- Set problem: Reproduce all records exactly.
━━━━━━━━━━━━━━━━━━━━━━━━━━━━━━
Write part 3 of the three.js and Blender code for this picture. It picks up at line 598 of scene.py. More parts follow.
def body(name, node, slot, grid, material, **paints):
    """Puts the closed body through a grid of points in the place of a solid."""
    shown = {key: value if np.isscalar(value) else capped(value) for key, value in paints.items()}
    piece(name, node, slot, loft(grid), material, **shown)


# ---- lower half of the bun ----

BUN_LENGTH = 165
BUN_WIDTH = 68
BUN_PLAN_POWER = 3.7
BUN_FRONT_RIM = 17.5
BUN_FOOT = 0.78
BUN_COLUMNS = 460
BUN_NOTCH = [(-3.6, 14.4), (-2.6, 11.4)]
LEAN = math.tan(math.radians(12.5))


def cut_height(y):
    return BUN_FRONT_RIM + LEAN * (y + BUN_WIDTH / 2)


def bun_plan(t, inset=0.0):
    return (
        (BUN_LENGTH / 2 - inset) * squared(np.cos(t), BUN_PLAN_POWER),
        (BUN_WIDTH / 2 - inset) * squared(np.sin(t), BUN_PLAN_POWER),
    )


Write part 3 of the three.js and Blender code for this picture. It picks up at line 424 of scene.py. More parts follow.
━━━━━━━━━━━━━━━━━━━━━━━━━━━━━━
- The answer:
Write part 3 of the three.js and Blender code for this picture. It picks up at line 598 of scene.py. More parts follow.
def body(name, node, slot, grid, material, **paints):
    """Puts the closed body through a grid of points in the place of a solid."""
    shown = {key: value if np.isscalar(value) else capped(value) for key, value in paints.items()}
    piece(name, node, slot, loft(grid), material, **shown)


# ---- lower half of the bun ----

BUN_LENGTH = 165
BUN_WIDTH = 68
BUN_PLAN_POWER = 3.7
BUN_FRONT_RIM = 17.5
BUN_FOOT = 0.78
BUN_COLUMNS = 460
BUN_NOTCH = [(-3.6, 14.4), (-2.6, 11.4)]
LEAN = math.tan(math.radians(12.5))


def cut_height(y):
    return BUN_FRONT_RIM + LEAN * (y + BUN_WIDTH / 2)


def bun_plan(t, inset=0.0):
    return (
        (BUN_LENGTH / 2 - inset) * squared(np.cos(t), BUN_PLAN_POWER),
        (BUN_WIDTH / 2 - inset) * squared(np.sin(t), BUN_PLAN_POWER),
    )


Write part 3 of the three.js and Blender code for this picture. It picks up at line 424 of scene.py. More parts follow.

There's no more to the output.